# Set problem
Each line from the beginning of the data below through the line containing "for node in" should be repeated exactly, please.

BEGIN Dataset excerpt

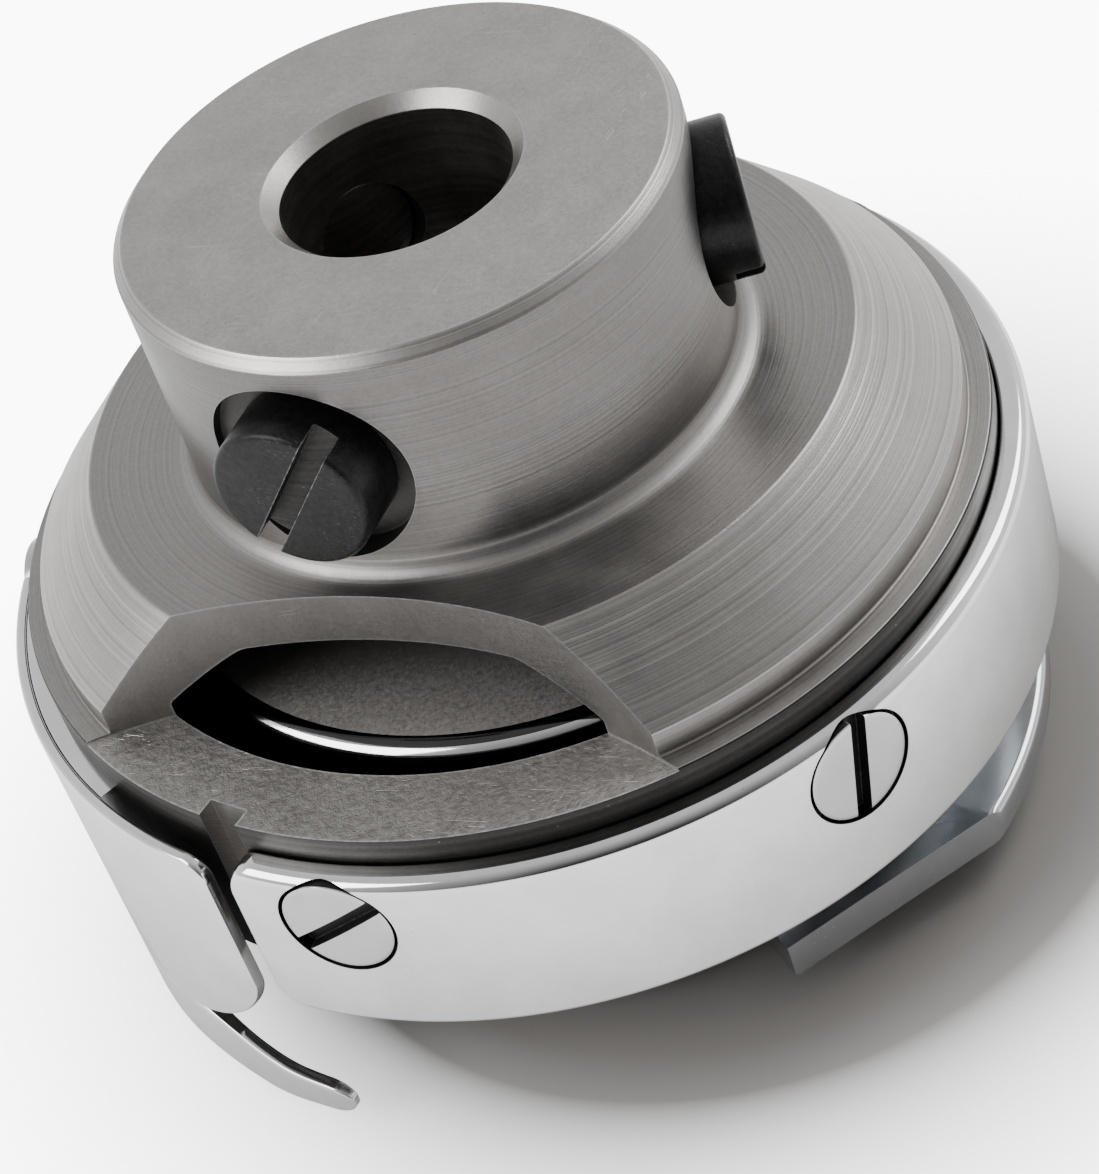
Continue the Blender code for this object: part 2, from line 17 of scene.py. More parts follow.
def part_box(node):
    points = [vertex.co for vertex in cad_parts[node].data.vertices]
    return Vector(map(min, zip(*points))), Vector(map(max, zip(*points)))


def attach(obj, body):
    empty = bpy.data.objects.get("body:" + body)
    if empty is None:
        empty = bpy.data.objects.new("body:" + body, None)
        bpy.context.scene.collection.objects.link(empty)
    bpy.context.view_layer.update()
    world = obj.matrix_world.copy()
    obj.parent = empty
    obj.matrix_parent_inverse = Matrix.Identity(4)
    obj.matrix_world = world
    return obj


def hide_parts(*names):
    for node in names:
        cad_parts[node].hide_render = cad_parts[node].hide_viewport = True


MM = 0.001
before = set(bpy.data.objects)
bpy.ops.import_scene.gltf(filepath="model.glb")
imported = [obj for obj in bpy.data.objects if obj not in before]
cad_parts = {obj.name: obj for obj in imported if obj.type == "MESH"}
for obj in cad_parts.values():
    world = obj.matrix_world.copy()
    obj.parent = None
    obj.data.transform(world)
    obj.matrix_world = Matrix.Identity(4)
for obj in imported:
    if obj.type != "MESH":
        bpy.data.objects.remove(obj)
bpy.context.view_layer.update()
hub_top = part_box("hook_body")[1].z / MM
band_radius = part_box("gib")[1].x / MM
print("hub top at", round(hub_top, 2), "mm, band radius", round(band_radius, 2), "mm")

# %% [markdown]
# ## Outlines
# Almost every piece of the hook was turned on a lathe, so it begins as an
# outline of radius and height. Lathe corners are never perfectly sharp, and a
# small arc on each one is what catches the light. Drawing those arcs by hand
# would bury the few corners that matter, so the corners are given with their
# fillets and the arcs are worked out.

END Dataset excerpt

# Output of the task
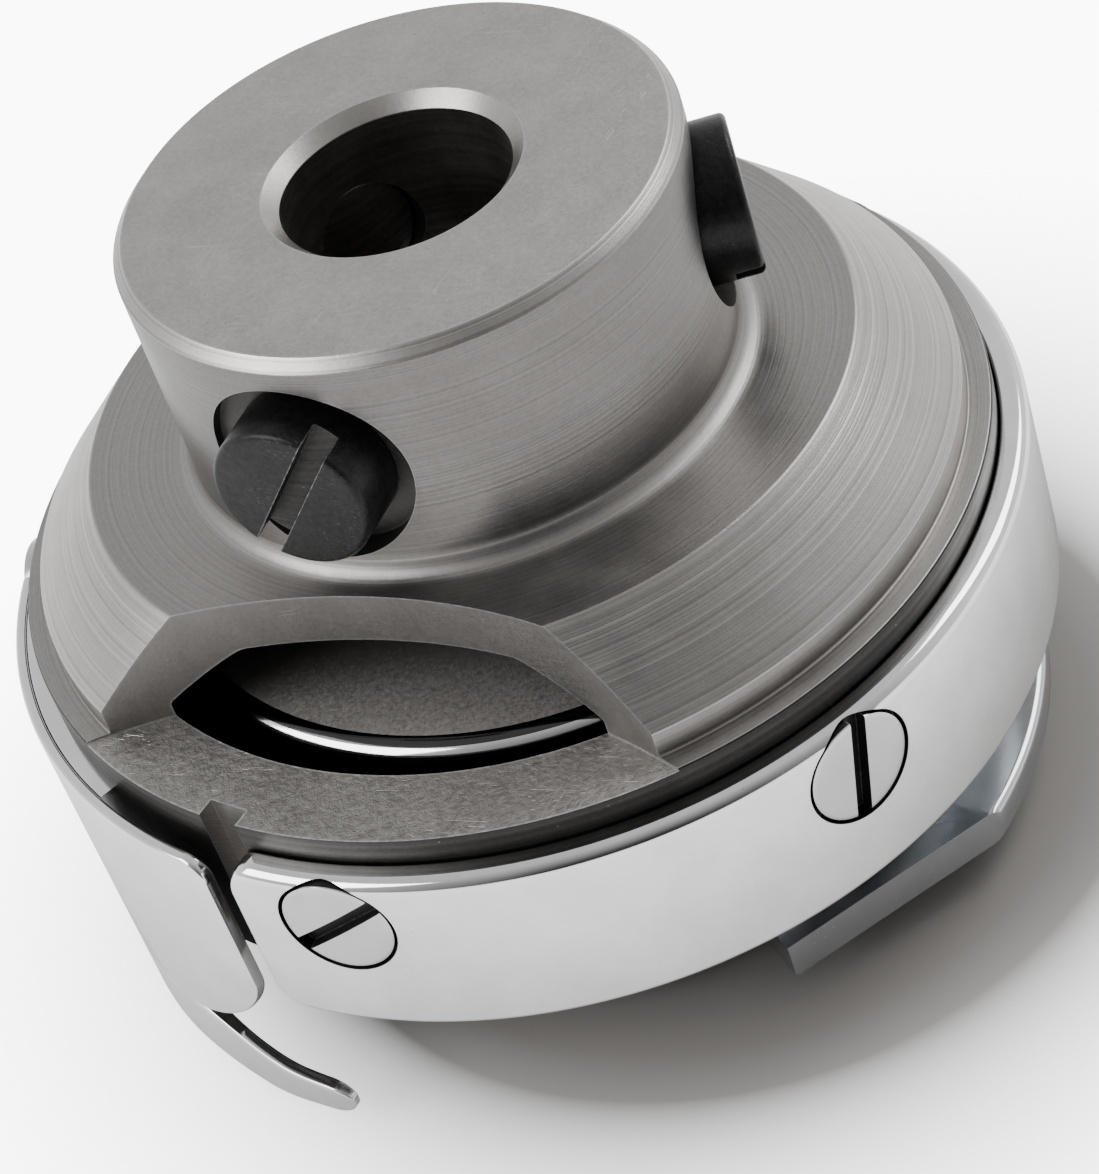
Continue the Blender code for this object: part 2, from line 17 of scene.py. More parts follow.
def part_box(node):
    points = [vertex.co for vertex in cad_parts[node].data.vertices]
    return Vector(map(min, zip(*points))), Vector(map(max, zip(*points)))


def attach(obj, body):
    empty = bpy.data.objects.get("body:" + body)
    if empty is None:
        empty = bpy.data.objects.new("body:" + body, None)
        bpy.context.scene.collection.objects.link(empty)
    bpy.context.view_layer.update()
    world = obj.matrix_world.copy()
    obj.parent = empty
    obj.matrix_parent_inverse = Matrix.Identity(4)
    obj.matrix_world = world
    return obj


def hide_parts(*names):
    for node in names:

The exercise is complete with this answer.